Task requirements :: Start at the line containing "base_shell();", stop at the line containing "SHARP_ANGLE = 32.0", and set down every line in that stretch exactly as written, and nothing else.

Data extract ::
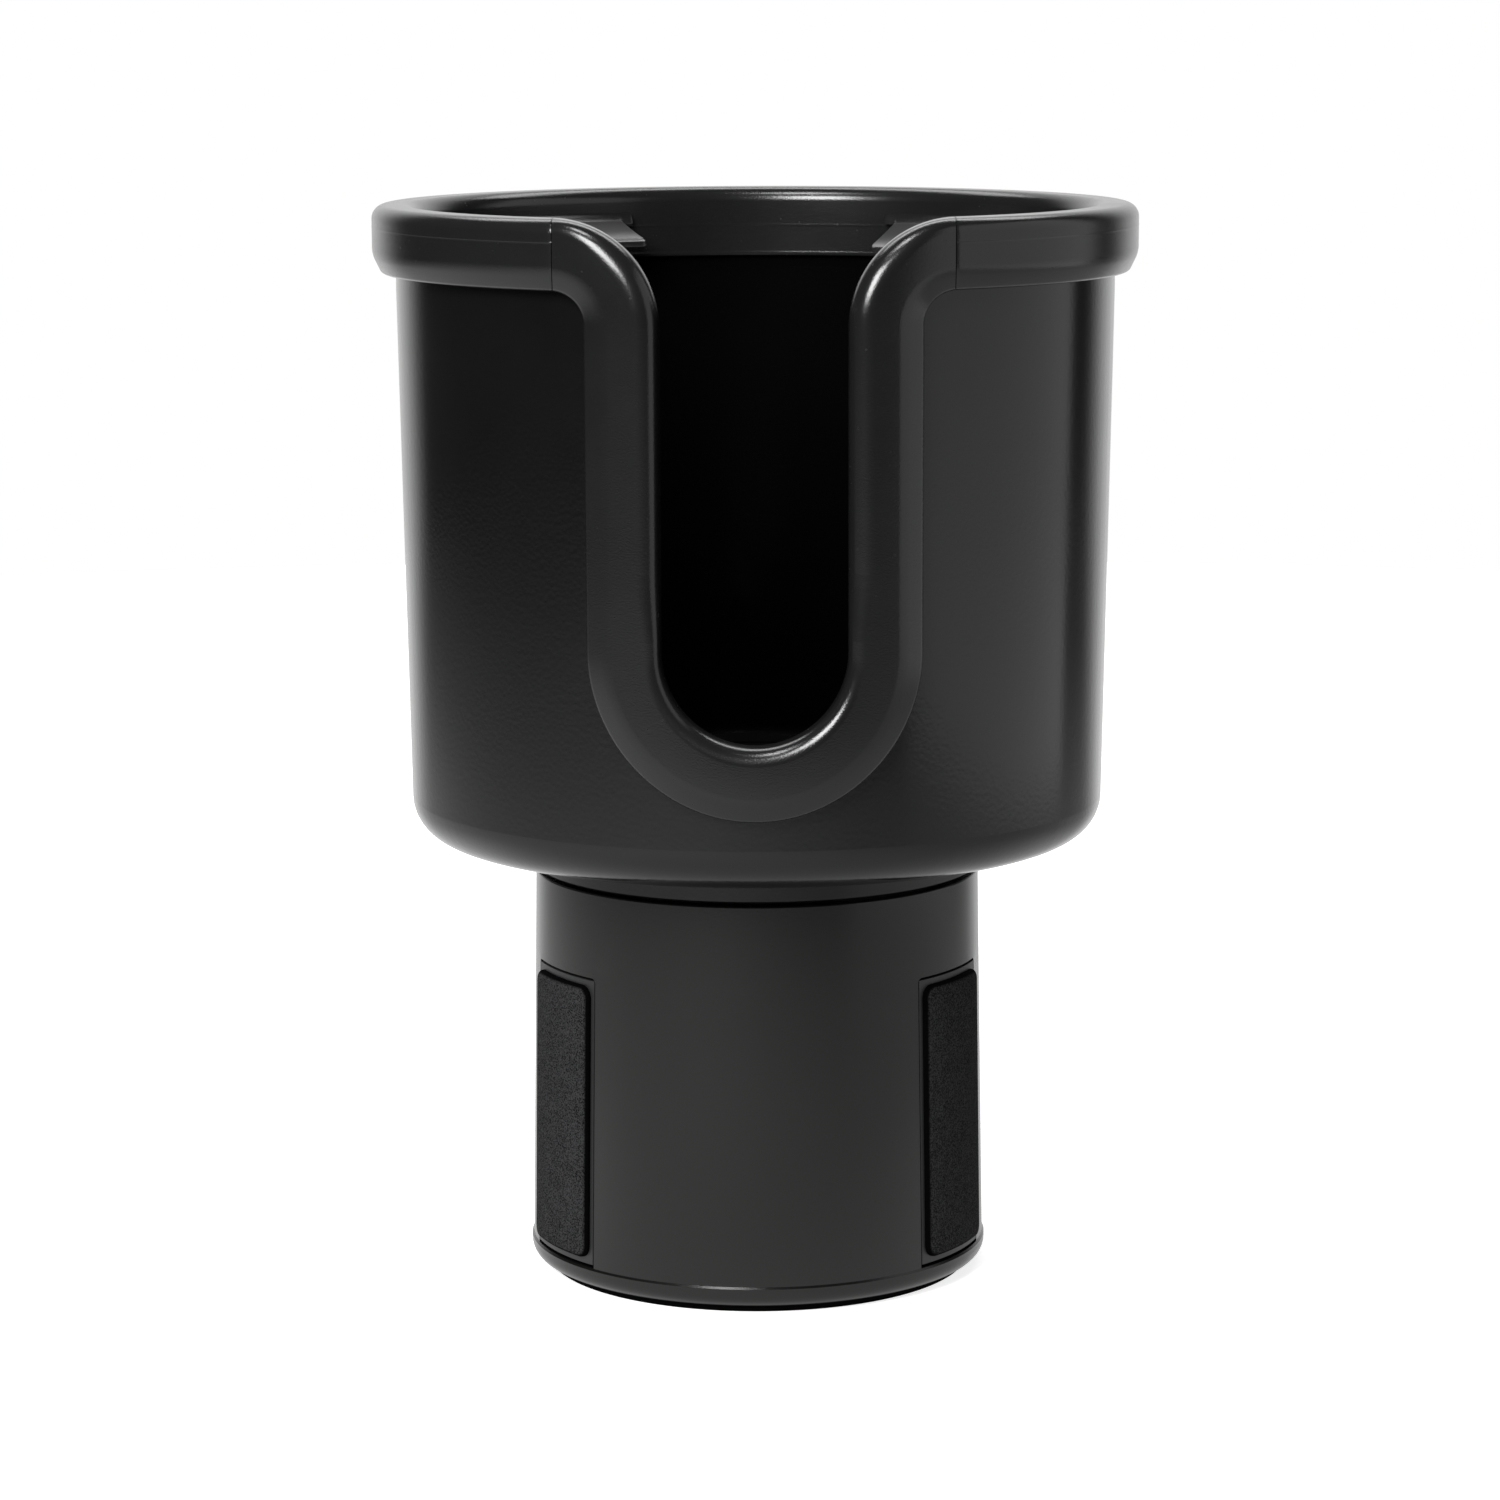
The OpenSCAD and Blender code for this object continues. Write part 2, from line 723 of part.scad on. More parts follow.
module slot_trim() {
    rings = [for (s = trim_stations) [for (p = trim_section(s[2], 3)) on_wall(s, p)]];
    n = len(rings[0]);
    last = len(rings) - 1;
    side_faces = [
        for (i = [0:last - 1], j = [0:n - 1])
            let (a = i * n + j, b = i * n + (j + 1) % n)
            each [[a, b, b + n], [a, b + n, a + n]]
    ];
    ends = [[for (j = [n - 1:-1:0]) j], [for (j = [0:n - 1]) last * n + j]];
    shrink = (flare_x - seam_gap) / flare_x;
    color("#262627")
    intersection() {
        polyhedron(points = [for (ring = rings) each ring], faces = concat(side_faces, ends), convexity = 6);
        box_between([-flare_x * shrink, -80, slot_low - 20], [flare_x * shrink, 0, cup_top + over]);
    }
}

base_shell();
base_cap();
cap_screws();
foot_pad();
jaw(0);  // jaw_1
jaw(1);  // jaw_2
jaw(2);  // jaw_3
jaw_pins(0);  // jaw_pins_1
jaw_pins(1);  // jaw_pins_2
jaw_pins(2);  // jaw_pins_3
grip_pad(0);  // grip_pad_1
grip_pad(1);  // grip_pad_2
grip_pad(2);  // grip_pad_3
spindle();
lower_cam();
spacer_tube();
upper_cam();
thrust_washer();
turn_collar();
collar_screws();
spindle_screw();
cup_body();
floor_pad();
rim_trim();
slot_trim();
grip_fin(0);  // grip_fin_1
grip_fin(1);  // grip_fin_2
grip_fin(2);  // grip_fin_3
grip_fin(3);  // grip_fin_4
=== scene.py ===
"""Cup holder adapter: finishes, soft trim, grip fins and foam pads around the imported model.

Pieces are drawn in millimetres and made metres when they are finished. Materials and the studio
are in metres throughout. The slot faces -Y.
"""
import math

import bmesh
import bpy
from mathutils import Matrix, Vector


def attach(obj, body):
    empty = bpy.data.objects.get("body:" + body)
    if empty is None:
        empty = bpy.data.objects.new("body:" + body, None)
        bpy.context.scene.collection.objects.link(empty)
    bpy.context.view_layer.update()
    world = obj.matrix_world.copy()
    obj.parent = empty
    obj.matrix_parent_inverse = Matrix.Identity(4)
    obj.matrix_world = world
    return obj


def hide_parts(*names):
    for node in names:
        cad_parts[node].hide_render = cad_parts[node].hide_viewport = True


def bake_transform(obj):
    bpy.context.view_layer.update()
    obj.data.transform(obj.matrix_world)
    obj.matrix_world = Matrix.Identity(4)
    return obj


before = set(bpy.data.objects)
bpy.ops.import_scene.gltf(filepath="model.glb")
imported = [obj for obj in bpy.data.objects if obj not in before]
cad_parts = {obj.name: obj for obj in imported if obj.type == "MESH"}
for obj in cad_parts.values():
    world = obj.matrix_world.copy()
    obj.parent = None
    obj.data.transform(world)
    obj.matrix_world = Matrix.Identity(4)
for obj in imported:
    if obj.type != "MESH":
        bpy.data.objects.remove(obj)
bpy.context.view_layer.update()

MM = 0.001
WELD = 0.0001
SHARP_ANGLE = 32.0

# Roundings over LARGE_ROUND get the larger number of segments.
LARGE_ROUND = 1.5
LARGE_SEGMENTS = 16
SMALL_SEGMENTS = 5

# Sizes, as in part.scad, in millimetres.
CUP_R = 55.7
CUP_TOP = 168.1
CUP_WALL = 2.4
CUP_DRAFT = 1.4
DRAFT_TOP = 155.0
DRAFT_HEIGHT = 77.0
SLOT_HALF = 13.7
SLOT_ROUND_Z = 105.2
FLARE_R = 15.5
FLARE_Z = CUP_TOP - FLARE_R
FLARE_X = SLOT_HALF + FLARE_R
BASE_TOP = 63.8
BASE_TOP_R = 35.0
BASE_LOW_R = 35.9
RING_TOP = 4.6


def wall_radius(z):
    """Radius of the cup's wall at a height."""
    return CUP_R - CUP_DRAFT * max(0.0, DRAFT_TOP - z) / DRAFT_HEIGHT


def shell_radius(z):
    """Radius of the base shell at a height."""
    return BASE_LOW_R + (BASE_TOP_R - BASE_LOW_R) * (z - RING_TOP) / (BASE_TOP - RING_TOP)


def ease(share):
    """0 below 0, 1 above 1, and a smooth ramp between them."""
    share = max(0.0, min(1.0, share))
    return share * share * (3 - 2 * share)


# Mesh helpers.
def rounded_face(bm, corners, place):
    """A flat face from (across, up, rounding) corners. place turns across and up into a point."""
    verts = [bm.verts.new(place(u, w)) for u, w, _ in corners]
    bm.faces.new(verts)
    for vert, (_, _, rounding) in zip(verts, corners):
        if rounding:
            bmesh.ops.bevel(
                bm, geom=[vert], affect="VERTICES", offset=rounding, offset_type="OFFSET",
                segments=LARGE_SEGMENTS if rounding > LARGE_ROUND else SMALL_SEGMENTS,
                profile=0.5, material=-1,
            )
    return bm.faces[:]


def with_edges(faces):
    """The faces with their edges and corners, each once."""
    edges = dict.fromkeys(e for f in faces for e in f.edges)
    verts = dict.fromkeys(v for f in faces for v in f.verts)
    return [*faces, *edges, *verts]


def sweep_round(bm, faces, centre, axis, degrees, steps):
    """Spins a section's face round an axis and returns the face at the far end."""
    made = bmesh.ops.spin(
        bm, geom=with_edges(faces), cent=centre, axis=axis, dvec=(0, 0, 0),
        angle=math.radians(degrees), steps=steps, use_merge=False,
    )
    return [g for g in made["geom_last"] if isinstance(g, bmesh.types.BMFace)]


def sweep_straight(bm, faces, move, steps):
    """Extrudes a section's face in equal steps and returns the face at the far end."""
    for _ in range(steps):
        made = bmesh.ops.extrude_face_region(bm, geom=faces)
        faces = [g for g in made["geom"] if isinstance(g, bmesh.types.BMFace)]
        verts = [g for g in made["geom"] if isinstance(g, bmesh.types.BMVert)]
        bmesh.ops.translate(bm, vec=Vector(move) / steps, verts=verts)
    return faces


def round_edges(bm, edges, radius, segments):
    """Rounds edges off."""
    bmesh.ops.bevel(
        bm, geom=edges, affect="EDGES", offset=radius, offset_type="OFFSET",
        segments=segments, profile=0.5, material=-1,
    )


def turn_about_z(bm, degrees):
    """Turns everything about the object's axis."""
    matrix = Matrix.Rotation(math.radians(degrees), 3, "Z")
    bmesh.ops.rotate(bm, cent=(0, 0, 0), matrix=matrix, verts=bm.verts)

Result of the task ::
base_shell();
base_cap();
cap_screws();
foot_pad();
jaw(0);  // jaw_1
jaw(1);  // jaw_2
jaw(2);  // jaw_3
jaw_pins(0);  // jaw_pins_1
jaw_pins(1);  // jaw_pins_2
jaw_pins(2);  // jaw_pins_3
grip_pad(0);  // grip_pad_1
grip_pad(1);  // grip_pad_2
grip_pad(2);  // grip_pad_3
spindle();
lower_cam();
spacer_tube();
upper_cam();
thrust_washer();
turn_collar();
collar_screws();
spindle_screw();
cup_body();
floor_pad();
rim_trim();
slot_trim();
grip_fin(0);  // grip_fin_1
grip_fin(1);  // grip_fin_2
grip_fin(2);  // grip_fin_3
grip_fin(3);  // grip_fin_4
=== scene.py ===
"""Cup holder adapter: finishes, soft trim, grip fins and foam pads around the imported model.

Pieces are drawn in millimetres and made metres when they are finished. Materials and the studio
are in metres throughout. The slot faces -Y.
"""
import math

import bmesh
import bpy
from mathutils import Matrix, Vector


def attach(obj, body):
    empty = bpy.data.objects.get("body:" + body)
    if empty is None:
        empty = bpy.data.objects.new("body:" + body, None)
        bpy.context.scene.collection.objects.link(empty)
    bpy.context.view_layer.update()
    world = obj.matrix_world.copy()
    obj.parent = empty
    obj.matrix_parent_inverse = Matrix.Identity(4)
    obj.matrix_world = world
    return obj


def hide_parts(*names):
    for node in names:
        cad_parts[node].hide_render = cad_parts[node].hide_viewport = True


def bake_transform(obj):
    bpy.context.view_layer.update()
    obj.data.transform(obj.matrix_world)
    obj.matrix_world = Matrix.Identity(4)
    return obj


before = set(bpy.data.objects)
bpy.ops.import_scene.gltf(filepath="model.glb")
imported = [obj for obj in bpy.data.objects if obj not in before]
cad_parts = {obj.name: obj for obj in imported if obj.type == "MESH"}
for obj in cad_parts.values():
    world = obj.matrix_world.copy()
    obj.parent = None
    obj.data.transform(world)
    obj.matrix_world = Matrix.Identity(4)
for obj in imported:
    if obj.type != "MESH":
        bpy.data.objects.remove(obj)
bpy.context.view_layer.update()

MM = 0.001
WELD = 0.0001
SHARP_ANGLE = 32.0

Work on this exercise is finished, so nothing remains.